At first glance, we notice that the daily_activity data set contains the information of the other daily data sets except daily_sleep. We decide to merge daily_activity and daily_sleep in one data frame.

In [None]:
daily_data <- merge(daily_activity, daily_sleep, by="Id")

#### Transforming hourly data sets

We decide to merge the hourly data sets into one.

In [None]:
dataframe <- merge(hourly_calories, hourly_intensities)
hourly_data <- merge(dataframe, hourly_steps)
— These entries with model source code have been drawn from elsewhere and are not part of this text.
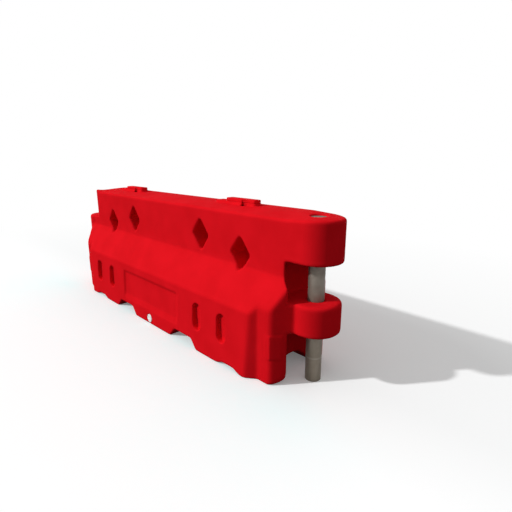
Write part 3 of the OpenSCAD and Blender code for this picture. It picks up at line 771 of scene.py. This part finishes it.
material, tree, shader, place = start("black_rubber")
colour = mixed(tree, blotches(tree, place, 3), linear("#1A1A1B"), linear("#242425"))
tree.links.new(colour, shader.inputs["Base Color"])
shader.inputs["Roughness"].default_value = 0.75
rubber = material

material, tree, shader, place = start("machined_brass")
colour = mixed(tree, blotches(tree, place, 5), linear("#C29A52"), linear("#A98443"))
tree.links.new(colour, shader.inputs["Base Color"])
shader.inputs["Metallic"].default_value = 1.0
shader.inputs["Roughness"].default_value = 0.32
brass = material

# %% Give the pieces their materials
finishes = {"shell_red": red, "lid_red": lid_red, "pin_steel": steel, "plug_white": white,
            "insert_brass": brass, "seal_rubber": rubber}
slots = {s["node"]: s["material_slot"] for s in frame["record"]["subparts"]}
for name, node in frame["nodes"].items():
    node.data.materials.clear()
    node.data.materials.append(finishes[slots[name]])
for piece, material in [(shell, red), (tube, steel), (plate, steel), (shank, white), (head, white),
                        (seal, rubber), (insert, brass)]:
    piece.data.materials.append(material)
for tag in ("near", "far"):
    bpy.data.objects["lid_plate_" + tag].data.materials.append(lid_red)
    bpy.data.objects["gasket_" + tag].data.materials.append(rubber)

# %% [markdown]
# ## Floor, light and camera
# The floor is a pale sheet that keeps the shadow and fades to white far away. Light that
#  bounces off it would lift the dark end of the barrier, so only the camera and reflections
#  see it pale. To them it also glows a little, more in front of the barrier than behind it,
#  which is painted light. Its colour is a shade less red, and clearly less red close to the
#  barrier's front: a painted tint that takes out the red light which the front throws down.
# The key light is a small sun to the front left, and the sky is brighter on that side.

# %% What the camera sees directly


def seen_directly(tree):
    """1 for rays from the camera, and for those that are mirrored or pass through, else 0."""
    path = add(tree, "ShaderNodeLightPath").outputs
    seen = path["Is Camera Ray"]
    for other in ("Is Glossy Ray", "Is Transmission Ray"):
        seen = add(tree, "ShaderNodeMath", {"operation": "MAXIMUM"}, {0: seen, 1: path[other]}).outputs[0]
    return seen


# %% Floor
RED_BOUNCE_TINT_AFTER_1_M, FADE_START, FADE_END = 0.06, 0.6, 3.0
corners = 9.0 * np.array([[-1, -1, 0], [1, -1, 0], [1, 1, 0], [-1, 1, 0]])
floor = mesh_object("floor", corners, np.array([[0, 1, 2, 3]]), smooth=False)
material, tree, shader, place = start("pale_floor")
seen = seen_directly(tree)
beyond = add(tree, "ShaderNodeVectorMath", {"operation": "ABSOLUTE"}, {0: place})
for operation, value in (("SUBTRACT", (1.1, 0.22, 0)), ("MAXIMUM", (0, 0, 0))):
    beyond = add(tree, "ShaderNodeVectorMath", {"operation": operation}, {0: beyond.outputs[0], 1: value})
away = add(tree, "ShaderNodeVectorMath", {"operation": "LENGTH"}, {0: beyond.outputs[0]}).outputs["Value"]
at = add(tree, "ShaderNodeSeparateXYZ", {}, {0: place}).outputs
# Painted tint: close to the barrier's front the floor is coloured less red, to take out the red light the
# barrier throws onto it.
red_bounce_tint = add(tree, "ShaderNodeMath", {"operation": "POWER"}, {0: RED_BOUNCE_TINT_AFTER_1_M, 1: away}).outputs[0]
for share in (between(tree, at["Y"], -0.3, -0.1, 1, 0), between(tree, at["X"], 0.8, 1.6, 1, 0)):
    red_bounce_tint = add(tree, "ShaderNodeMath", {"operation": "MULTIPLY"}, {0: red_bounce_tint, 1: share}).outputs[0]
far_fade = between(tree, away, FADE_START, FADE_END, 0, 1)
pale = mixed(tree, red_bounce_tint, linear("#F8F9F9"), linear("#DCF9F9"))
pale = mixed(tree, far_fade, pale, linear("#000000"))
tree.links.new(mixed(tree, seen, linear("#505050"), pale), shader.inputs["Base Color"])
# Painted light: the floor glows for the camera, more in front of the barrier than behind it, and fully far
# away where it fades to white.
glow = between(tree, far_fade, 0, 1, between(tree, at["Y"], -0.3, 0.1, 0.2, 0.12), 1.0)
glow = add(tree, "ShaderNodeMath", {"operation": "MULTIPLY"}, {0: glow, 1: seen})
tree.links.new(glow.outputs[0], shader.inputs["Emission Strength"])
shader.inputs["Emission Color"].default_value = (1, 1, 1, 1)
shader.inputs["Roughness"].default_value = 1.0
shader.inputs["Specular IOR Level"].default_value = 0.0
floor.data.materials.append(material)

# %% World and lamp
SKY_LEFT, SKY_RIGHT = 0.58, 0.34
SUN_POWER, SUN_SPREAD, SUN_HEIGHT, SUN_TURN = 2.42, 2.0, 32.7, -36.1
world = bpy.data.worlds.new("studio")
bpy.context.scene.world = world
world.use_nodes = True
tree = world.node_tree
back = tree.nodes["Background"]
side = add(tree, "ShaderNodeTexCoord").outputs["Generated"]
side = add(tree, "ShaderNodeSeparateXYZ", {}, {0: side}).outputs["X"]
sky = between(tree, side, -1, 1, SKY_LEFT, SKY_RIGHT)
white_out = add(tree, "ShaderNodeMix", {"data_type": "FLOAT"}, {0: seen_directly(tree), 2: sky, 3: 1.0})
back.inputs["Color"].default_value = (1, 1, 1, 1)
tree.links.new(white_out.outputs[0], back.inputs["Strength"])

lamp = bpy.data.lights.new("key", "SUN")
lamp.energy, lamp.angle = SUN_POWER, np.radians(SUN_SPREAD)
key = bpy.data.objects.new("key", lamp)
key.rotation_euler = (np.radians(90 - SUN_HEIGHT), 0, np.radians(SUN_TURN))
bpy.context.scene.collection.objects.link(key)

# %% Camera
EYE, LENS_MM, LOOK_DOWN, LOOK_ROUND = (1.91195, -1.24515, 0.94862), 27.13, 14.5, 45.71
camera_data = bpy.data.cameras.new("camera")
camera_data.lens, camera_data.sensor_width = LENS_MM, 36.0
camera_data.shift_x, camera_data.shift_y = 0.0015, 0.0008
camera = bpy.data.objects.new("camera", camera_data)
camera.location = EYE
camera.rotation_euler = (np.radians(90 - LOOK_DOWN), 0, np.radians(LOOK_ROUND))
bpy.context.scene.collection.objects.link(camera)
bpy.context.scene.camera = camera
bpy.context.scene.view_settings.view_transform = "Standard"
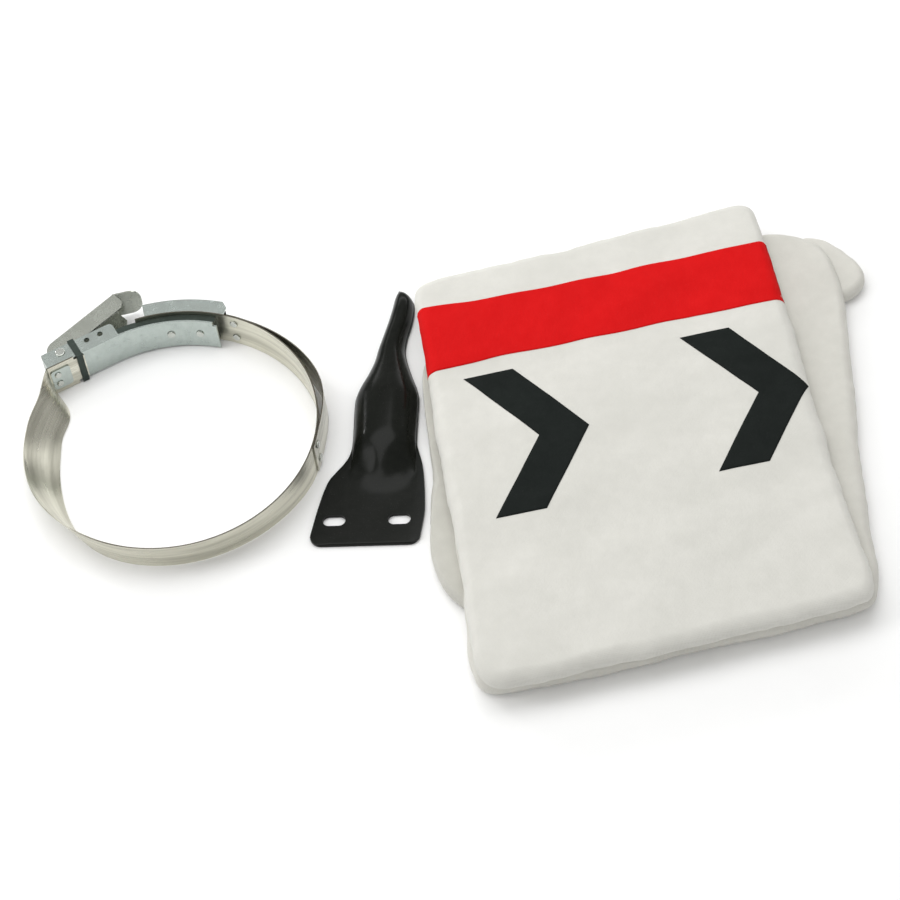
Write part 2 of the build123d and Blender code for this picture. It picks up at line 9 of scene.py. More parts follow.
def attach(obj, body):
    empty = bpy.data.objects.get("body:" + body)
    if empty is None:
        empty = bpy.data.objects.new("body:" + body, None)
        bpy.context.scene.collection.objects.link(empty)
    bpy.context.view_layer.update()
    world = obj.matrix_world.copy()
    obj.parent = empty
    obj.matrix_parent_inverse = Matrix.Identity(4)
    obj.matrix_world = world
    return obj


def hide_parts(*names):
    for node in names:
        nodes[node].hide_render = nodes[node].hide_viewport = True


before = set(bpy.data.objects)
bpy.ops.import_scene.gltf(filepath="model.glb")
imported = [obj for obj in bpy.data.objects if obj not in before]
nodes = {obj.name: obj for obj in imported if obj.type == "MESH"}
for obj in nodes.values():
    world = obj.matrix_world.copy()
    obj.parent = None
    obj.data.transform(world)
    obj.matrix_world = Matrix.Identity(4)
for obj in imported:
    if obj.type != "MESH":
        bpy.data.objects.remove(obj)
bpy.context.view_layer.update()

MM = 0.001
# Where the CAD has the three items, in m
RING_CENTRE = (-0.170015, 0.0128515)
RING_RADIUS = 0.093
SLOTS_MIDDLE = (-0.0463148, -0.0463485)   # between the bracket's two slots
BAG_MIDDLE = (0.118685, -0.00224849)
BAG_TURN = math.radians(12.0)


# ---------------------------------------------------------------- materials

class Nodes:
    """A short way to build one material's node tree."""

    def __init__(self, name):
        self.material = bpy.data.materials.new(name)
        self.material.use_nodes = True
        self.tree = self.material.node_tree
        self.shader = self.tree.nodes["Principled BSDF"]

    def node(self, kind, **sockets):
        made = self.tree.nodes.new("ShaderNode" + kind)
        for key, value in sockets.items():
            made.inputs[key.replace("_", " ")].default_value = value
        return made

    def link(self, out, into):
        self.tree.links.new(out, into)

    def math(self, operation, a, b=None):
        made = self.node("Math")
        made.operation = operation
        for slot, value in enumerate((a, b)):
            if value is None:
                continue
            if isinstance(value, (int, float)):
                made.inputs[slot].default_value = value
            else:
                self.link(value, made.inputs[slot])
        return made.outputs[0]

    def place(self):
        """Where a point is, in the object's own coordinates."""
        return self.node("TexCoord").outputs["Object"]

    def mapped(self, scale, turn=0.0):
        mapping = self.node("Mapping", Scale=scale, Rotation=(0, 0, turn))
        self.link(self.place(), mapping.inputs["Vector"])
        return mapping.outputs[0]

    def split(self, vector):
        made = self.node("SeparateXYZ")
        self.link(vector, made.inputs[0])
        return made.outputs

    def joined(self, x, y):
        made = self.node("CombineXYZ")
        self.link(x, made.inputs[0])
        self.link(y, made.inputs[1])
        return made.outputs[0]

    def noise(self, vector, scale, detail=3.0, rough=0.55):
        made = self.node("TexNoise", Scale=scale, Detail=detail, Roughness=rough)
        self.link(vector, made.inputs["Vector"])
        return made.outputs[0]

    def above(self, value, low, high):
        """A mask: black up to low, white from high."""
        made = self.node("ValToRGB")
        for element, position, grey in zip(made.color_ramp.elements, (low, high), (0.0, 1.0)):
            element.position = position
            element.color = (grey, grey, grey, 1.0)
        self.link(value, made.inputs[0])
        return made.outputs[0]

    def spread(self, value, low, high, from_low=0.3, from_high=0.7):
        made = self.node("MapRange", From_Min=from_low, From_Max=from_high, To_Min=low, To_Max=high)
        self.link(value, made.inputs["Value"])
        return made.outputs[0]

    def mix(self, factor, a, b):
        made = self.node("Mix")
        made.data_type = "RGBA"
        for key, value in (("Factor", factor), ("A", a), ("B", b)):
            socket = next(s for s in made.inputs if s.name == key and s.enabled)
            if isinstance(value, tuple):
                socket.default_value = (*value, 1.0)
            elif isinstance(value, (int, float)):
                socket.default_value = value
            else:
                self.link(value, socket)
        return next(s for s in made.outputs if s.enabled)

    def bump(self, height, distance, strength=1.0, under=None):
        made = self.node("Bump", Distance=distance, Strength=strength)
        self.link(height, made.inputs["Height"])
        if under is not None:
            self.link(under, made.inputs["Normal"])
        return made.outputs[0]

    def finish(self, **values):
        for key, value in values.items():
            socket = self.shader.inputs[key.replace("_", " ")]
            if hasattr(value, "is_output"):
                self.link(value, socket)
            elif isinstance(value, tuple):
                socket.default_value = (*value, 1.0)
            else:
                socket.default_value = value
        return self.material


def around_ring(n):
    """Fine and broad coordinates along and across the strap; the seam is behind the latch."""
    x, y, z = n.split(n.place())
    x = n.math("SUBTRACT", x, RING_CENTRE[0])
    y = n.math("SUBTRACT", y, RING_CENTRE[1])
    turn = n.math("ARCTAN2", x, n.math("MULTIPLY", y, -1.0))
    along = n.math("MULTIPLY", turn, RING_RADIUS)
    return [n.joined(n.math("MULTIPLY", along, lengthwise), n.math("MULTIPLY", z, crosswise))
            for lengthwise, crosswise in ((22.0, 900.0), (9.0, 170.0))]


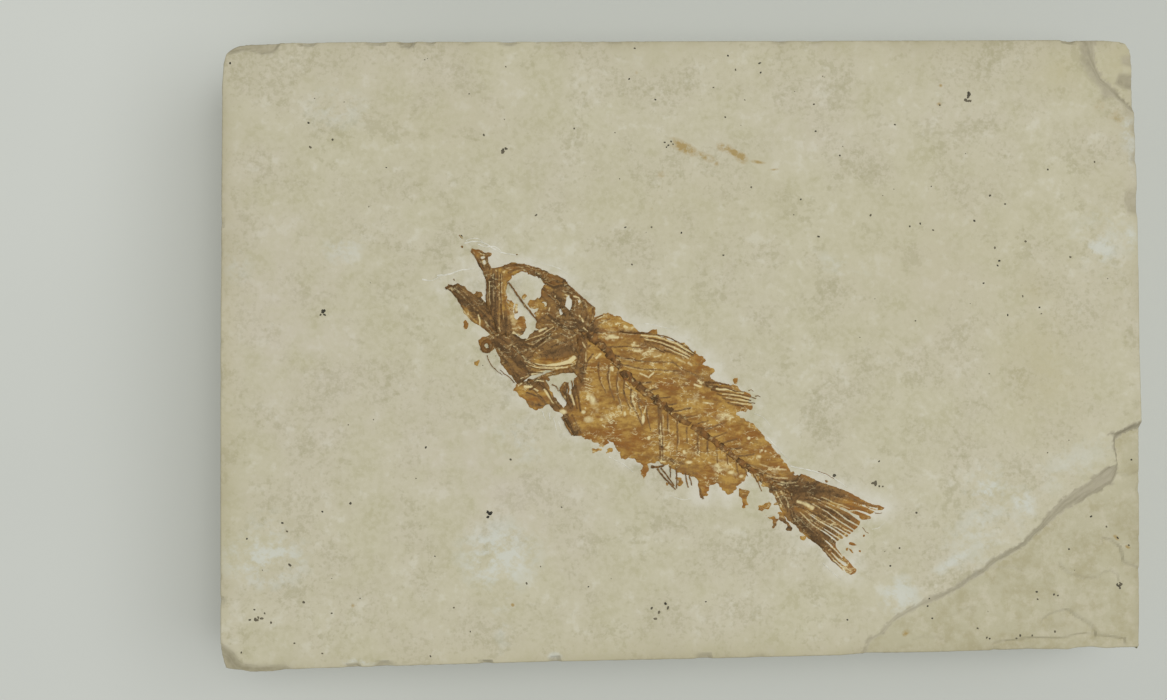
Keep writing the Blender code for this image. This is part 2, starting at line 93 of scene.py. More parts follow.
FLAKE_LEDGES = [  # each: a line, its drop, and how far the drop reaches before it fades out
    ([(23.6, -6.25), (24.05, -6.4), (24.7, -6.15)], 0.1, 0.9),
    ([(22.7, -9.7), (23.3, -9.9), (23.75, -10.3), (23.95, -11.05), (24.8, -11.4)], 0.16, 1.6),
    ([(20.3, -10.9), (20.5, -11.3), (20.95, -11.65), (21.75, -11.9), (22.5, -11.85), (22.75, -11.6),
      (23.2, -11.5), (23.6, -11.75)], 0.12, 1.4),
    ([(16.0, -11.6), (16.55, -11.35), (17.65, -11.3), (18.35, -11.45)], 0.07, 0.9),
    ([(19.5, -14.1), (19.85, -13.85), (20.4, -13.65), (20.9, -13.6), (21.35, -13.95), (22.1, -14.4),
      (22.4, -14.8)], 0.16, 1.3),
    ([(14.3, -13.95), (14.75, -13.85), (15.05, -13.55), (15.7, -13.5)], 0.08, 0.8),
    ([(12.4, -15.2), (13.0, -15.0), (13.6, -15.0), (14.2, -15.25)], 0.07, 0.6),
    ([(16.8, -15.35), (18.0, -15.2), (19.2, -15.1), (20.4, -15.15), (21.6, -14.9), (22.6, -15.0),
      (24.0, -15.2)], 0.2, 0.8),
]

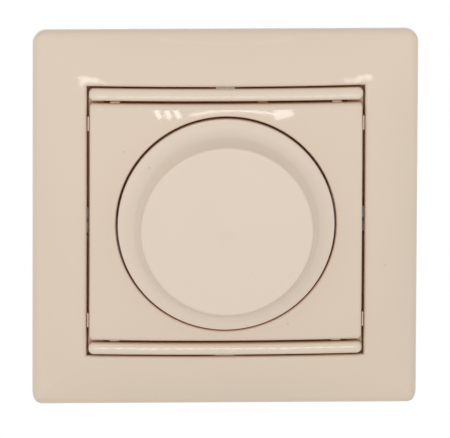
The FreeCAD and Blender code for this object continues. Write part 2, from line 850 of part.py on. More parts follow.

#### Checking for Missing Values

In [None]:
sum(is.na(hourly_data))
sum(is.na(daily_data))

#### Removing Duplicates

In [None]:
# Looking for duplicates

sum(duplicated(hourly_data))
sum(duplicated(daily_data))

# Droping duplicates
daily_data <- daily_data %>%
  distinct() %>%
  drop_na()

hourly_data <-hourly_data %>%
  distinct() %>%
  drop_na()

#### Formatting Date and Time

In [None]:
# Formatting daily_data dates

daily_data$ActivityDate=as.POSIXct(daily_data$ActivityDate, format = "%Y-%m-%d",tz = Sys.timezone())
daily_data$SleepDay=as.POSIXct(daily_data$SleepDay, format = "%Y-%m-%d",tz = Sys.timezone())

# Obtaining weekday from date

daily_data <- daily_data %>% 
  mutate(Weekday = format(ymd(ActivityDate), format = '%a')) %>%
  mutate(Weekday = factor(Weekday, level = c('Mon', 'Tue', 'Wed','Thu', 'Fri', 'Sat', 'Sun')))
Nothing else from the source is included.